Après des décennies de déclarations violentes, de folies anti-freudiennes, livre noir et autres versions,  la biographie d’Elisabeth Roudinesco  est un soulagement et un réconfort.  L’historienne de la psychanalyse répond point par point à l’entreprise de démantèlement de la figure freudienne entreprise par Michel Onfray dans « Le Crépuscule des idôles ».
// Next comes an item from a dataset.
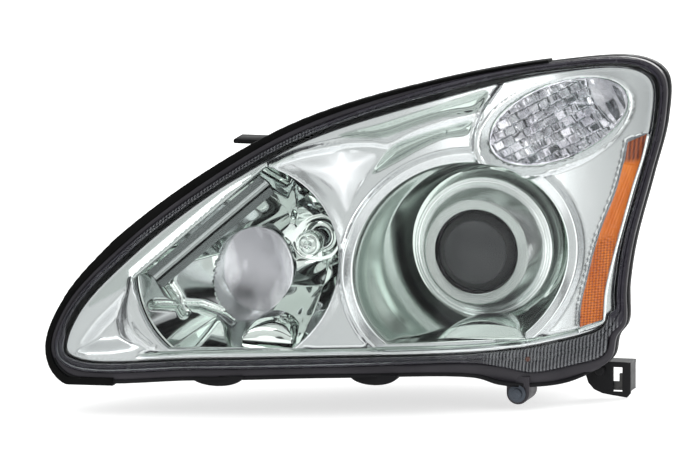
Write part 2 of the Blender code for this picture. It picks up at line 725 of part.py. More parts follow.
def make_pivot(mats, parts, tools):
    """The socket in the carrier, and the ball stud that goes back through the rear wall."""
    x, y, z = PIVOT
    socket = cylinder("pivot_socket", PIVOT, 18, 10.8, mats["nylon"], parts, segments=24)
    mouth = cylinder("pivot_mouth", (x, y + 20, z), 40, 5.6, None, tools, segments=20)
    cut(socket, ball("pivot_cavity", PIVOT, CUP_R, None, tools), mouth)
    stud = ball("pivot_ball_stud", PIVOT, BALL_R, mats["steel"], parts)
    end = rear_depth(x) + 6
    reach = end + 2 - y
    shank = cylinder("pivot_shank", (x, y + reach / 2, z), reach, 3.5, None, tools, segments=20)
    join(stud, shank, cylinder("pivot_head", (x, end + 3.0, z), 5, 6.5, None, tools, segments=6))


def make_aim_screw(name, at, mats, parts, tools):
    """A screw that turns in the housing, and the round nut that it pushes along in the carrier's cup."""
    x, z = at
    y, wall = PIVOT[1], rear_depth(x) + 6
    profile = [(0, y - 15), (SCREW_R, y - 14), (SCREW_R, wall + 0.4), (6, wall + 0.4), (6, wall + 2.4),
               (4.5, wall + 2.4), (4.5, wall + 5), (0, wall + 5)]
    screw = turned(f"{name}_screw", profile, at, mats["steel"], parts, steps=18)
    join(screw, cylinder(f"{name}_hex", (x, wall + 5, z), 5.4, 7, None, tools, segments=6))
    nut = ball(f"{name}_nut", (x, y, z), BALL_R, mats["nylon"], parts)
    cut(nut, cylinder(f"{name}_nut_bore", (x, y, z), 30, SCREW_R + 0.35, None, tools, segments=18))


def make_high_beam(mats, parts, tools):
    """The reflector bowl, with its bulb on a quarter-turn base and the shield before the bulb's tip."""
    x, z = HIGH_AXIS
    rim = cut_circle(HIGH_OPENING, HIGH_OPENING_R, HIGH_FLOOR_Z, HIGH_CHORD, grow=2.0, count=36)
    front = on_lens(rim, BEZEL_DEPTH + 15.0)
    hub = at_depth(circle(HIGH_AXIS, 14.0, 36), -137.0)
    loops = [front]
    loops += [part_way(front, hub, share, 1 - (1 - share) ** 2) for share in (0.25, 0.5, 0.75)]
    loops += [hub, at_depth(circle(HIGH_AXIS, 14.0, 36), -131.0)]
    reflector = loft("high_beam_reflector", loops, mats["chrome"], parts)
    face_out(reflector, (x, -400, z))
    solidify(reflector, 2.2, offset=1.0)
    glass = [(0, -176), (4, -175), (6.3, -171), (6.3, -139.3), (0, -139.3)]
    turned("high_bulb_glass", glass, HIGH_AXIS, mats["glass"], parts, steps=18)
    body = [(0, -139), (11, -139), (11, -130.6), (17, -130.6), (17, -127), (12, -127), (12, -104), (0, -104)]
    base = turned("high_bulb_base", body, HIGH_AXIS, mats["black"], parts, steps=20)
    join(base, box("high_base_plug", (x - 8, -110, z - 26), (x + 8, -98, z - 6), None, tools))
    cap = [(0, -186), (6, -185), (11, -181.5), (11, -173), (10, -173), (10, -180.5), (5.6, -184), (0, -185)]
    shield = turned("high_bulb_shield", cap, HIGH_AXIS, mats["chrome"], parts, steps=24)
    join(
        shield,
        box("shield_leg", (x - 2, -180, z - 11.6), (x + 2, -142, z - 10.2), None, tools),
        box("shield_foot", (x - 1.8, -143.4, z - 17), (x + 1.8, -142.2, z - 10.5), None, tools),
    )


def make_projector(mats, parts, tools):
    """Lens in its holder, shroud, rear reflector, cut-off shutter and the bulb on its base."""
    x, z = LOW_AXIS
    mouth, back = FRAME_FRONT_Y - GAP, FRAME_BACK_Y + GAP
    holder = [(35, -137), (37.4, -136), (41, -96), (46, -92), (46, mouth), (39, mouth), (34.8, -126.5),
              (34.8, -132)]
    turned("projector_lens_holder", holder, LOW_AXIS, mats["black"], parts, steps=28)
    dome = [(0, -149)]
    for k in range(1, 6):
        angle = math.radians(90) * k / 6
        dome.append((LENS_R * math.sin(angle), -133 - 16 * math.cos(angle)))
    dome += [(LENS_R, -133), (LENS_R, -128.0), (0, -128.0)]
    turned("projector_lens", dome, LOW_AXIS, mats["glass"], parts, steps=28)
    reflector = [(46, back), (46, back + 3), (41, back + 4), (37, -64), (29, -46), (17.5, -37), (17.5, -32),
                 (13.2, -32), (13.2, -39), (26.5, -48), (34.3, -65), (38.6, back)]
    turned("projector_reflector", reflector, LOW_AXIS, mats["aluminium"], parts, steps=24)
    shutter = cylinder("projector_shutter", (x, -85.5, z), 1.6, 41, mats["steel"], parts, segments=32)
    cut(shutter, box("shutter_cut_left", (x - 60, -100, z - 1), (x, -70, z + 60), None, tools))
    cut(shutter, box("shutter_cut_right", (x - 1, -100, z + 0.2), (x + 60, -70, z + 60), None, tools))
    shroud = [(38.4, -138), (38.4, -140), (43.5, -140.5), (54, -113), (57.5, -112.8), (60, -110.5),
              (57, -106.5), (51, -105.5), (49, -92.8), (47.5, -92.8), (49, -107.5), (42.2, -138)]
    turned("projector_shroud", shroud, LOW_AXIS, mats["silver"], parts, steps=28)
    glass = [(0, -74), (3.5, -73), (5.5, -69), (5.5, -40.3), (0, -40.3)]
    turned("low_bulb_glass", glass, LOW_AXIS, mats["glass"], parts, steps=16)
    body = [(0, -40), (12, -40), (12, -31.4), (19, -31.4), (19, -28), (13, -28), (13, -10), (0, -10)]
    base = turned("low_bulb_base", body, LOW_AXIS, mats["black"], parts, steps=20)
    join(base, box("low_base_plug", (x - 10, -16, z - 32), (x + 10, -4, z - 6), None, tools))


def make_carrier_screws(mats, parts):
    """The three screws that hold the projector's flange to the carrier."""
    back = FRAME_BACK_Y + GAP
    profile = [(0, back), (5, back), (5, back + 3.2), (3, back + 3.9), (0, back + 3.9)]
    for i, degrees in enumerate((45, 165, 285)):
        angle = math.radians(degrees)
        at = (LOW_AXIS[0] + 52 * math.cos(angle), LOW_AXIS[1] + 52 * math.sin(angle))
        turned(f"projector_screw_{i + 1}", profile, at, mats["steel"], parts, steps=12)


# ---------------------------------------------------------------- covers, bracket and wiring


def make_cover(name, port, mats, parts, tools):
    """A twist-off dust cover on a collar, with a bar to turn it by, and its gasket."""
    axis, hole, collar, end = port
    x, z = axis
    outer = collar + 3.4
    profile = [(0, end + 3.6), (collar + 0.8, end + 3.6), (collar + 0.8, end - 4), (outer, end - 4),
               (outer, end + 2), (collar + 1, end + 5.5), (collar - 4, end + 7), (0, end + 7)]
    cover = turned(f"{name}_cover", profile, axis, mats["black"], parts, steps=32)
    reach = collar * 0.82
    join(cover, box(f"{name}_bar", (x - reach, end + 5, z - 5), (x + reach, end + 15, z + 5), None, tools))
    near, far = end + 0.3, end + 3.2
    ring = [(collar - 0.4, near), (collar - 0.4, far), (hole + 0.3, far), (hole + 0.3, near)]
    turned(f"{name}_cover_gasket", ring, axis, mats["rubber"], parts, steps=28)


def make_lower_mount(mats, parts):
    front, back = LOWER_BOSS_Y
    sleeve = [(4.8, front - 0.5), (4.8, back + 0.5), (3.4, back + 0.5), (3.4, front - 0.5)]
    turned("lower_mount_sleeve", sleeve, LOWER_BOSS, mats["steel"], parts, steps=18)
    bolt = [(0, front - 6.5), (4.6, front - 6.5), (4.6, front - 2.4), (7.5, front - 2.4), (7.5, front - 0.9),
            (3, front - 0.9), (3, back + 14), (0, back + 14)]
    turned("lower_mount_bolt", bolt, LOWER_BOSS, mats["steel"], parts, steps=18)


def make_bumper_bracket(mats, parts, tools):
    """The moulded bracket under the outboard corner, with a slot for the bumper's clip."""
    front, back = -93.0, -71.0
    right, top, bottom = 189.0, -96.5, -126.5
    outline = [(152, top), (right, top), (right, bottom + 3.5), (right - 3, bottom), (173, bottom + 1.6),
               (164.4, bottom + 3), (157.6, bottom + 6), (152.6, bottom + 11.5), (150.4, bottom + 18)]
    bracket = plate("bumper_bracket", [outline], front, front + 3, mats["black"], parts)
    shelf = box("bracket_top", (158, front + 0.2, top - 2.8), (right - 0.2, back, top - 0.2), None, tools)
    side_low, side_high = (right - 2.8, front + 0.1, bottom + 5), (right - 0.4, back - 0.2, top - 0.4)
    join(bracket, shelf, box("bracket_side", side_low, side_high, None, tools))
    cut(bracket, box("bracket_slot", (174, front - 5, -122), (182, front + 10, -101), None, tools))
    clip = box("bumper_clip", (172.8, front + 3.3, -121), (185, front + 5.1, -102.5), mats["steel"], parts)
    bevel(clip, 0.6)
    head = front - GAP
    profile = [(0, head - 3), (3.4, head - 3), (4.5, head - 2), (4.5, head), (0, head)]
    turned("bracket_screw", profile, (163, -104), mats["steel"], parts, steps=14)


def make_wiring(mats, parts, tools):
    """The main connector on the rear wall, its latch and the two leads that stay outside the housing."""
    connector = box("main_connector", (44, 0.3, 78), (78, 24, 96), mats["grey"], parts)
    bevel(connector, 1.2)
    cut(connector, box("connector_mouth", (47, 10, 81), (75, 30, 93), None, tools))
    latch = box("connector_latch", (55, 3, 96.6), (67, 22, 98.4), mats["grey"], parts)
    bevel(latch, 0.5)
    x, z = TURN_AXIS
    path = [(80, 8, 88), (88, 12, 90), (98, 24, 88), (108, 32, 84), (x, 34, z), (x, 28, z)]
    tube("turn_lead", path, 3.0, mats["rubber"], parts)
    x, z = MARKER_AXIS
    path = [(80, 6, 82), (90, 5, 74), (112, 5, 56), (130, 6, 32), (142, 8, 0), (148, 20, -24),
            (x + 2, 33, -38), (x, 33, z), (x, 28, z)]
    tube("marker_lead", path, 2.6, mats["rubber"], parts)


def make_vents(mats, parts):
    """Two rubber caps on the rear wall that let the housing breathe."""
    profile = [(0, 0.5), (5.5, 0.5), (7, 3), (7, 12), (5, 14), (0, 14)]
    for name, at in (("upper_vent_cap", (52, 66)), ("lower_vent_cap", (118, -66))):
        turned(name, profile, at, mats["rubber"], parts, steps=16)


def main():
    clear_scene()
    parts, tools = new_collection("headlight"), new_collection("cutters")
    mats = make_materials()
    make_outer_lens(mats, parts)
    make_sealant(mats, parts)
    make_housing(mats, parts, tools)
    make_hood_seal(mats, parts)
    make_bezel(mats, parts, tools)
    make_amber(mats, parts)
    make_low_bowl(mats, parts)
    make_turn_signal(mats, parts)
    socket_set("turn", TURN_PORT, -76.0, 8.0, mats, parts, tools)
    socket_set("marker", MARKER_PORT, -62.0, 5.0, mats, parts, tools)
    make_aim_frame(mats, parts, tools)
    make_pivot(mats, parts, tools)
    make_aim_screw("vertical_aim", VERTICAL_SCREW, mats, parts, tools)
    make_aim_screw("horizontal_aim", HORIZONTAL_SCREW, mats, parts, tools)
    make_high_beam(mats, parts, tools)
    make_projector(mats, parts, tools)
    make_carrier_screws(mats, parts)
    make_cover("low_beam", LOW_PORT, mats, parts, tools)
    make_cover("high_beam", HIGH_PORT, mats, parts, tools)
    make_lower_mount(mats, parts)
    make_bumper_bracket(mats, parts, tools)
    make_wiring(mats, parts, tools)
    make_vents(mats, parts)
    hang(parts, PIVOT, CARRIER_PIECES)


main()
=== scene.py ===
"""The looks of a left-hand car headlight assembly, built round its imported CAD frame.

Lengths are in millimetres until a mesh is made, and MM turns them into metres. +X points outboard, +Y to the
rear and +Z up. Outlines are seen along Y, as (x, z).
"""

import math

import bpy
import numpy as np
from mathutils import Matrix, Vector, geometry


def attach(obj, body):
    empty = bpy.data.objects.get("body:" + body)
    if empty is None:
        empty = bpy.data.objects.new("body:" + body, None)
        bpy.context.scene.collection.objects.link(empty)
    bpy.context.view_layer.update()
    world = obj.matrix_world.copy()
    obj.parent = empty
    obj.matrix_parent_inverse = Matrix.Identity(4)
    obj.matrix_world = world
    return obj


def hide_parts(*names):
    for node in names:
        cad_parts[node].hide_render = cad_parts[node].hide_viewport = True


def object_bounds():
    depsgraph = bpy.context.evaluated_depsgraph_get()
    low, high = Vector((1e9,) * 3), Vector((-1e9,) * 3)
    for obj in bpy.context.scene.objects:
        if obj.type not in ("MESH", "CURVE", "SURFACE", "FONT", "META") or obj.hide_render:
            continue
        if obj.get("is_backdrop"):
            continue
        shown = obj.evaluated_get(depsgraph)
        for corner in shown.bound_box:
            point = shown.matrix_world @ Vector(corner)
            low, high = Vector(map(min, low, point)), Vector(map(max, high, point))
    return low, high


MM = 0.001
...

Le présent ouvrage, véritable fresque qui  peut se lire comme un roman, est divisé en quatre parties. « Vie de Freud » (commencements, amours, tempêtes, ambitions, l’invention de la psychanalyse), « Freud, la conquête » (disciples et dissidents, la découverte de l’Amérique, la guerre des nations), « Freud en sa demeure » (Familles, chiens, objets, l’art du divan, un ami des femmes), « Freud, derniers temps » (médecine, fétiche et religion, triomphe du nazisme, la mort à l’œuvre). Se mêlent petits et grands événements, vie privé et vie publique, folie, amour et amitiés, mélancolie et exil.

On rencontre, dans ce livre, Martha Barnays l’épouse de Freud, Mina sa belle-sœur, Anna sa fille, Wilhelm Fliess,  Marie Bonaparte, Lou Andréas-Salomé, Mélanie Klein, Sergueï Pankejeff  l’ »homme aux loups », Ida Bauer le « cas Dora » …  L’auteur dresse une scénographie des précurseurs directs, collègues et disciples gravitant autour du génie viennois. On trouve la liste des 126 principaux patients de Freud, ainsi que les influences, les filiations, les écoles. Sous le texte principal, fluide et pédagogue, tout en nuances, les notes sont l’occasion d’apporter des précisions.
L’ouvrage, très agréable à la lecture, a également pour qualité de ne pas décrire  le freudisme comme l’horizon insurpassable de notre temps.